I ran the Backblaze installer and added Backblaze to Full Disk Access as it requested.
It said "Selected for backup: 3391 files / 467 MB. Remaining files: 450 files / 430 MB". That didn't sound right. Then it said it was done:
A reboot made the full-disk-access permission take effect; I guess Backblaze needed a restart after getting that permission.
I changed Backblaze's settings a bit: I turned off automatic threading, set the manual throttle to "maximum (faster backups)" and set the number of backup threads to 6 (the maximum suggested by Backblaze). Then I waited for it to finish the initial backup.
The initial backup (after the reboot) started at 4:34am and finished at 7:16am for a total of 2 hours 42 minutes, averaging 9.72 MB/s.
Next I logged into backblaze.com (because that's how you restore with Backblaze), selected my Photos Library and clicked "Continue With Restore":
I got a warning saying it'll take a long time and I should try to break it down into a few smaller restores, but I went ahead because I didn't want to figure out how to break up and reassemble my Photos Library.

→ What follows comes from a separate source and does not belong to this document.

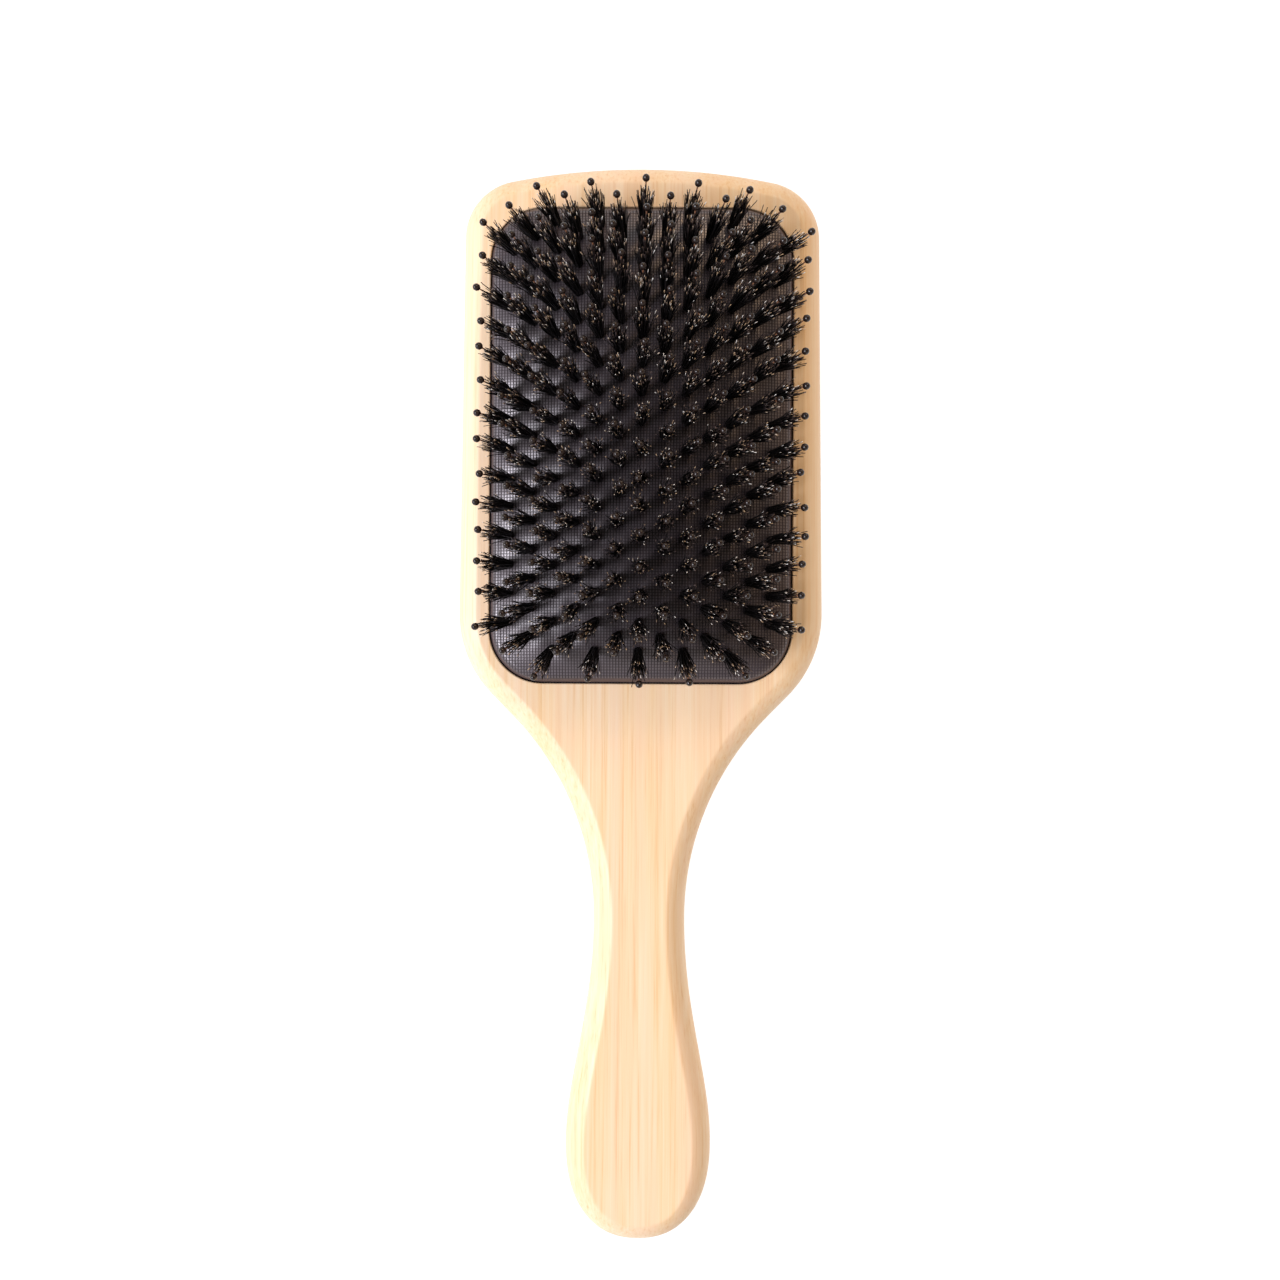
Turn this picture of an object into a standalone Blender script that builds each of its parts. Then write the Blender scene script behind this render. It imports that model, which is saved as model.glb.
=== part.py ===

I got an email 4 hours 47 minutes later that the 98.55 GB zip file was available for download. I downloaded it via the Backblaze Downloader app as recommended. I downloaded the zip file to an external hard drive with enough free space that I could download the zip file and also unzip it.
After 5 hours 8 minutes I got "ERROR: an unexpected special error occurred". I clicked Retry twice and eventually it finished. Fortunately it didn't seem to start over downloading the entire file.
Not counting the time to unzip the file it took 4:47 + 5:08 + another 10 minutes or so of retrying for a total of 10 hours 5 minutes, averaging 2.71 MB/s.
I ran the Carbonite installer and created my account. The Carbonite window said "Your backup is connecting" for 1 hour 12 minutes. Then it switched to "Your backup is running normally".
After 2 hours 29 minutes of uploading it said it had backed up 3.00 GB:
After 3 hours 35 minutes of uploading it said it had backed up 7.91 GB, averaging 613 KB/s:
Extrapolating from the throughput so far, I guessed an initial backup of 98 GB would take 44 hours 24 minutes. Unfortunately I wasn't able to dedicate the network to that task for that long, so I abandoned the Carbonite test.
We're happy to report that Arq Cloud Backup was the fastest!
iDrive was also very quick to back up, and pretty quick to restore. Acronis and Backblaze were slower to back up and restore, with Backblaze almost doubling its restore time with preparing the zip file.
We built Arq Cloud Backup from the ground up to be fast.
Everything in Arq Cloud Backup happens on multiple threads, in parallel -- scanning directories, reading files, encrypting, compressing, and transmitting.
And we use Wasabi for data storage, which has incredibly fast throughput. They have tremendous bandwidth available into their data centers.